Olaf Sarges: We shouldn’t forget in our discussion that we are still in a very artificial situation and it’s still the impact of 2008 and 2009 that is determining the situation we are in today. If you go back to 2008, 2009, frequent issuers were paying high coupons: automotives 8%, 9%, utilities 7% because liquidity was the name of the game. If you look at the second half of 2009, frequent issuers are out of the market and unrated issuers are in. The Schuldscheine market saw similar developments: at the end of 2008 and the beginning of 2009, there was a stream of mega transactions especially from German issuers, but also with some international players because the volume was there and the spread advantage to bonds was immense in most cases.
Bettina Streiter: And for a lot of people, the bond market was still shut.
Olaf Sarges: In our experience, while we still see private placement Schuldscheine for big issuers, in general we are back to the kinds of corporates that have been the original issuers of Schuldscheine i.e.
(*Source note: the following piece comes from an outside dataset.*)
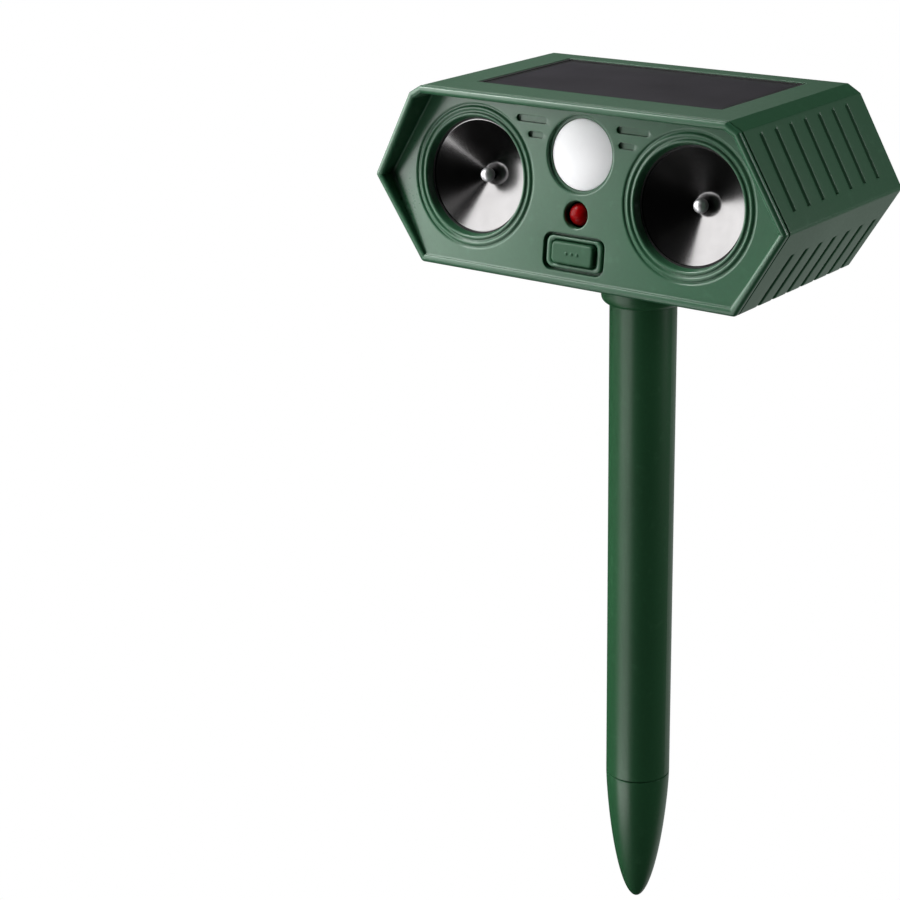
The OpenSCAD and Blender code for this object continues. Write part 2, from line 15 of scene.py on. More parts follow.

Mittelstand companies that, let’s say, are looking for an issue volume of €50-100m with a turnover of €250m to €2bn.
On the combination of the bond and loan markets, I think we are in a very artificial situation there, too. In the first half of 2009, many of the frequent issuers reduced their CP issuance and didn’t do much of anything on the loan side. They issued more bonds than looking back from today might have been needed, but I think at the time it was the right thing to do.
That’s the reason we see so few bonds now. The best example is the utility sector. On the Euro side in Germany, we haven’t seen a single issue out of the utility sector, whereas in 2009 there was some issuance and in 2008 there was huge issuance.
The combination of activity picking up in the loan market, maybe an increase in CP volumes (for frequent issuers) and the low interest-rate environment is enabling unrated companies and high-yield issuers, to come to the market. The demand on the investor side is definitely there, and since the supply from many [rated] issuers that have been active in 2009 and early 2010 is drying up, the market needs to go in this direction.